Bodyfat also makes a huge difference in thermal comfort. I lost a lot of weight a few years back...115kg down to ~70kg... and I was always uncomfortably cold when I was a 'skinny' diver.

There were times.. in the Philippines... when I was wearing a 7mm farmer over a 3mm...it was ridiculous... I just couldn't get warm at all.

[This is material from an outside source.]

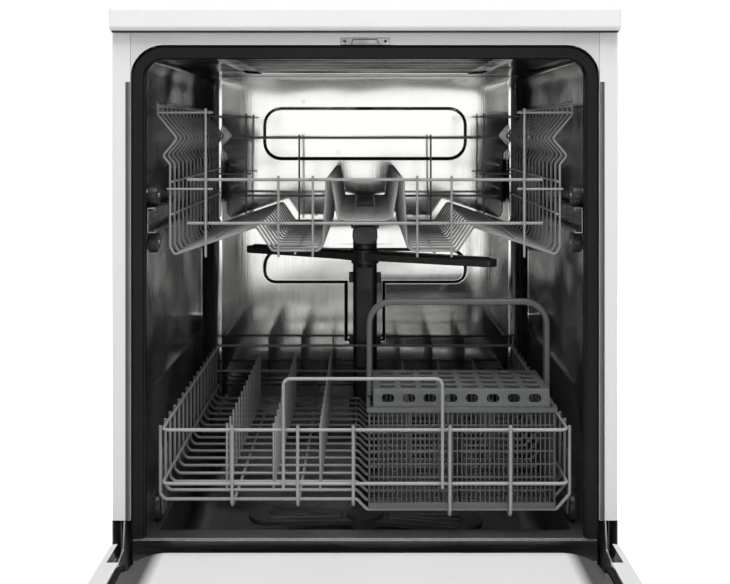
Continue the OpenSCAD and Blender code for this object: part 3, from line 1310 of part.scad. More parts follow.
module lower_wheel_pair(d) {
  z = track_z + wheel_r + seat;
  color(black) both_sides() difference() {
    union() {
      pin_x(wheel_x0, wheel_x0 + wheel_w, front_y + d, z, wheel_r - 1);
      pin_x(wheel_x0 + 1, wheel_x0 + wheel_w - 1, front_y + d, z, wheel_r);
    }
    pin_x(wheel_x0 - 1, wheel_x0 + wheel_w + 1, front_y + d, z, 4 + run_gap / 2);
    // Hollows between the spokes
    for (a = [0 : 60 : 300]) pin_x(wheel_x0 - 1, wheel_x0 + 2.5, front_y + d + 10 * cos(a), z + 10 *
      sin(a), 3);
  }
}
module lower_front_wheels() lower_wheel_pair(wheel_front_d);
module lower_rear_wheels() lower_wheel_pair(wheel_rear_d);

cutlery_x1 = cutlery_x + cutlery_w;
cutlery_y0 = front_y + cutlery_front;
cutlery_y1 = cutlery_y0 + cutlery_d;
cutlery_z = lower_dip + wire_r + seat;
// Lattice wall drawn flat: slots between a base band and the rim
module lattice(l, cols) {
  h = cutlery_rim - cutlery_z;
  band = 7;
  pitch_x = (l - 8) / cols;
  pitch_z = (h - band - 8) / cutlery_rows;
  difference() {
    square([l, h]);
    for (i = [0 : cols - 1]) for (j = [0 : cutlery_rows - 1])
      translate([4 + i * pitch_x + 1, band + j * pitch_z + 1]) square([pitch_x - 2, pitch_z - 2]);
  }
}
module basket_body() {
  t = cutlery_wall;
  y0 = cutlery_y0 + t + weld;
  y1 = cutlery_y1 - t - weld;
  side_cols = floor((cutlery_d - 2 * t) / 11);
  floor_pitch = (cutlery_w - 14) / 10;
  color("#55595a") {
    // Front and rear walls, with the lip round the rim
    for (s = [-1, 1]) {
      y = s < 0 ? cutlery_y0 : cutlery_y1 - t;
      translate([cutlery_x, y + t, cutlery_z]) rotate([90, 0, 0]) linear_extrude(t)
        lattice(cutlery_w, cutlery_cols);
      block(cutlery_x - 2, cutlery_x1 + 2, s < 0 ? y - 2 : y, s < 0 ? y + t : y + t + 2, cutlery_rim - 6,
        cutlery_rim);
    }
    // End walls, clipped between the long ones
    for (s = [-1, 1]) {
      x = s < 0 ? cutlery_x : cutlery_x1 - t;
      translate([x, y0, cutlery_z]) rotate([90, 0, 90]) linear_extrude(t) lattice(y1 - y0, side_cols);
      block(s < 0 ? x - 2 : x, s < 0 ? x + t : x + t + 2, y0, y1, cutlery_rim - 6, cutlery_rim);
    }
    // Middle divider and floor grid
    block(cutlery_x + cutlery_w / 2 - 1, cutlery_x + cutlery_w / 2 + 1, y0, y1, cutlery_z + 2 + weld,
      cutlery_rim - 20);
    difference() {
      block(cutlery_x + t + weld, cutlery_x1 - t - weld, y0, y1, cutlery_z, cutlery_z + 2);
      for (i = [0 : 9]) for (j = [0 : 3]) block(cutlery_x + 10 + i * floor_pitch, cutlery_x + 5 + (i + 1) *
        floor_pitch, cutlery_y0 + 8 + j * 22, cutlery_y0 + 24 + j * 22, cutlery_z - 1, cutlery_z + 3);
    }
  }
}
module basket_lid() {
  z0 = cutlery_rim + seat;
  h = 19;
  pitch = (cutlery_w - 22) / 8;
  hole = pitch - 6.25;
  color("#5c6061") difference() {
    along_x(handle_x0 + handle_band + lid_gap, handle_x1 - handle_band - lid_gap)
      polygon([[cutlery_y0, z0], [cutlery_y0 + 2.4, z0], [cutlery_y0 + 11, z0 + h - 2.4],
      [cutlery_y1 - 2.4, z0 + h - 2.4], [cutlery_y1 - 2.4, z0], [cutlery_y1, z0], [cutlery_y1, z0 + h],
      [cutlery_y0 + 9, z0 + h]]);
    // Rows of holes that hold the cutlery, on the top and on the sloped front
    for (i = [0 : 7]) for (j = [0 : 3]) along_z(z0, z0 + h + 1)
      polygon(round_box(cutlery_x + 14 + i * pitch, cutlery_y0 + 15 + j * 21, cutlery_x + 14 + i * pitch +
        hole, cutlery_y0 + 29 + j * 21, 6));
    for (i = [0 : 7]) along_y(cutlery_y0 - 1, cutlery_y0 + 12)
      polygon(round_box(cutlery_x + 16 + i * pitch, z0 + 4.5, cutlery_x + 12 + i * pitch + hole, z0 + 13.5,
        4.4));
  }
}
handle_y = (cutlery_y0 + cutlery_y1) / 2;
handle_x0 = cutlery_x - 2;
handle_x1 = cutlery_x1 + 2;
module basket_handle() {
  z0 = cutlery_rim + seat;
  color("#55595a") difference() {
    along_y(handle_y - 6, handle_y + 6) polygon(arch_at(handle_x0, handle_x1, z0, cutlery_handle, 32));
    along_y(handle_y - 7, handle_y + 7)
      polygon(arch_at(handle_x0 + handle_band, handle_x1 - handle_band, z0 - 1, cutlery_handle -
        handle_band, 25));
  }
}
function arch_at(x0, x1, z0, z1, r) = [for (p = arch((x1 - x0) / 2, z0, z1, r))
  [p[0] + (x0 + x1) / 2, p[1]]];

worktop();
left_side_panel();
right_side_panel();
rear_panel();
front_frame();
latch_striker();
tub();
tub_seal();
base_tray();
feet();
plinth();
sump();
filter_plate();
circulation_pump();
drain_pump();
softener();
air_break_chamber();
inlet_valve();
drain_spigot();
terminal_box();
feed_tube();
hinge_brackets();
roller_pins();
filter_cup();
salt_cap();
lower_spray_arm();
upper_rails();
top_rollers();
bottom_rollers();
door_outer_panel();
door_inner_panel();
door_side_seals();
control_panel();
hinge_arms();
door_latch();
dispenser();
display_window();
dispenser_lid();
rinse_aid_cap();
power_button();
programme_button();
option_button();
start_button();
upper_side_wires();
upper_floor_wires();
upper_end_wires();
upper_wheel_brackets();
upper_feed_duct();
upper_front_wheels();
upper_rear_wheels();
upper_spray_arm();
lower_side_wires();
lower_floor_wires();
lower_end_wires();
lower_wheel_carriers();
lower_front_wheels();
lower_rear_wheels();
basket_body();
basket_lid();
basket_handle();
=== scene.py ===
"""Freestanding dishwasher with its door open and both racks in.

The frame gives every solid its place. This file rounds the edges of the solids, makes the racks'
bent wires and the cutlery basket in full detail, gives each piece its finish, and sets the stage.
"""

import json
import math

import bmesh
import bpy
from bpy.props import FloatProperty, FloatVectorProperty, IntProperty, PointerProperty
from mathutils import Matrix, Vector


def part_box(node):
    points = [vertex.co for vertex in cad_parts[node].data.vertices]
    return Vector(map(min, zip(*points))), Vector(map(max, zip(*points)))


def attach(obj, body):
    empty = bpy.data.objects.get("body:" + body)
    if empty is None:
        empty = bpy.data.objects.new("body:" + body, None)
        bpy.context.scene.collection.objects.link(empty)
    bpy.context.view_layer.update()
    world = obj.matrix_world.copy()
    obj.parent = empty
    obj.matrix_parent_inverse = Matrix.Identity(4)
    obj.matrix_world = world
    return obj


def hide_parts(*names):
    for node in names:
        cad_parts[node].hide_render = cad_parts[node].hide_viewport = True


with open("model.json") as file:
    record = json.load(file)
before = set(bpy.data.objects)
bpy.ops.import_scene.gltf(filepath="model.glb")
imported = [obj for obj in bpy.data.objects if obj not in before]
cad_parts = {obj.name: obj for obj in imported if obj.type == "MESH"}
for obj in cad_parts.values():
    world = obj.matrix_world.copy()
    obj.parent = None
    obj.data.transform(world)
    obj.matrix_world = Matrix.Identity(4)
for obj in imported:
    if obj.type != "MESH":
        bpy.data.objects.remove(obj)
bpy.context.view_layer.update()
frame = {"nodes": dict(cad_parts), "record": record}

bl_info = {
    "name": "Open dishwasher",
    "version": (1, 0, 0),
    "blender": (4, 5, 0),
    "location": "3D View > Sidebar > Dishwasher",
    "description": "Finishes, racks and basket of a freestanding dishwasher",
    "category": "Object",
}

# Depths are measured from the front flanges of the side panels
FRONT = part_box("left_side_panel")[0].y
SHEET_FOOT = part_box("left_side_panel")[0].z
TUB_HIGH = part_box("tub")[1]
PANEL_LOW, PANEL_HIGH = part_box("door_inner_panel")

SLOT_OF = {part["node"]: part["material_slot"] for part in frame["record"]["subparts"]}
BODY_OF = {
    node: body for body, nodes in frame["record"]["behaviour"]["bodies"].items() for node in nodes
}
# Solids that wear another finish than their slot's
LOOK_OF = {"upper_rails": "rail_steel", "door_inner_panel": "satin_steel_painted_sheen"}

# Width and steps of the rounded edges of each solid, in metres
CASE_EDGES = {
    "worktop": (0.0012, 2),
    "left_side_panel": (0.0004, 2),
    "right_side_panel": (0.0004, 2),
    "rear_panel": (0.0003, 2),
    "front_frame": (0.0003, 2),
    "latch_striker": (0.0003, 2),
    "base_tray": (0.0006, 2),
    "feet": (0.0012, 2),
    "plinth": (0.0004, 2),
    "sump": (0.0006, 2),
    "circulation_pump": (0.001, 2),
    "drain_pump": (0.001, 2),
    "softener": (0.0015, 2),
    "air_break_chamber": (0.001, 2),
    "inlet_valve": (0.0006, 2),
    "drain_spigot": (0.0005, 2),
    "terminal_box": (0.0008, 2),
    "hinge_brackets": (0.0003, 2),
    "roller_pins": (0.0004, 2),
}
TUB_EDGES = {
    "tub_seal": (0.0012, 3),
    "filter_plate": (0.0003, 1),
    "feed_tube": (0.0012, 2),
    "filter_cup": (0.0005, 2),
    "salt_cap": (0.0008, 2),
    "lower_spray_arm": (0.0009, 2),
    "upper_spray_arm": (0.0012, 2),
    "upper_rails": (0.0003, 1),
    "top_rollers": (0.0006, 2),
    "bottom_rollers": (0.0006, 2),
}
DOOR_EDGES = {
    "door_outer_panel": (0.0003, 2),
    "door_side_seals": (0.0004, 2),
    "control_panel": (0.0008, 3),
    "hinge_arms": (0.0004, 2),
    "door_latch": (0.0005, 2),
    "dispenser": (0.0006, 2),
    "display_window": (0.0003, 2),
    "dispenser_lid": (0.0006, 3),
    "rinse_aid_cap": (0.0006, 3),
    "power_button": (0.0005, 3),
    "programme_button": (0.0004, 3),
    "option_button": (0.0004, 3),
    "start_button": (0.0004, 3),
}
UPPER_RACK_EDGES = {
    "upper_wheel_brackets": (0.0008, 2),
    "upper_feed_duct": (0.001, 2),
    "upper_front_wheels": (0.0006, 2),
    "upper_rear_wheels": (0.0006, 2),
}
LOWER_RACK_EDGES = {
    "lower_wheel_carriers": (0.0008, 2),
    "lower_front_wheels": (0.0006, 2),
    "lower_rear_wheels": (0.0006, 2),
}
BASKET_EDGES = {"basket_lid": (0.0005, 2), "basket_handle": (0.0022, 3)}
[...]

I lose weight very easily when I'm diving intensively every day... If I don't compensate by increasing my calorific intake, I lose weight and I get cold..
 
I totally agree with @RainPilot's post above. Every word. Until I started diving dry, repetitive dives meant I had to start working to stay ahead of the heat loss curve from the first dive of the first day and work it very purposefully throughout the trip. By the end of a week on a liveaboard, no matter what I'd done (7 mil suit, stay bundled in fleece between dives, etc--on 80-90 degree days in 82 degree water), I'd lost too much core temp to continue diving even if someone would have offered me a free additional week.
 
I wear 3mm full wetsuit for 77-82F water like in Raja Ampat for the first 3 days of 3-5 dives/day. Then I put 2mm shorty over the 3mm full for the rest of the trip.

For cooler place like in Galápagos or Channel Islands (66-77F) I replace the 3mm to 5mm full wetsuit and add 3mm beanie hood. However, when we went to 100' deep where thermocline dropped the water temperature down to 61F, I wish I were wearing thicker wetsuit.

I now get the 7mm for 55-66F. That's probably the coldest cold water diving I would ever want to go diving in. The colder the water gets, the more I want to pee while diving, so no drysuit or semi drysuit for me. :)

The key take home message for comfortable multiple day diving of 3-5 dives/day is to layer up on the 3rd or 4th day. I made 40 dives in a 12-day liveaboard once and probably was the only diver that didn't miss any of the dives then. Even the DM needed a break & had the cruise director to take over and guided me in one of the days.
 
I think it may be one of those examples of everyone's body being different. While diving it is very unusual for my feet to get cold--even in water in the 30's/40's diving wet. I do need the 3 fingered mitts in those temps. though as my hands get cold. Out of water it's the reverse--hands always fine but feet get cold all the time--I rarely am without socks, except in the middle of summer.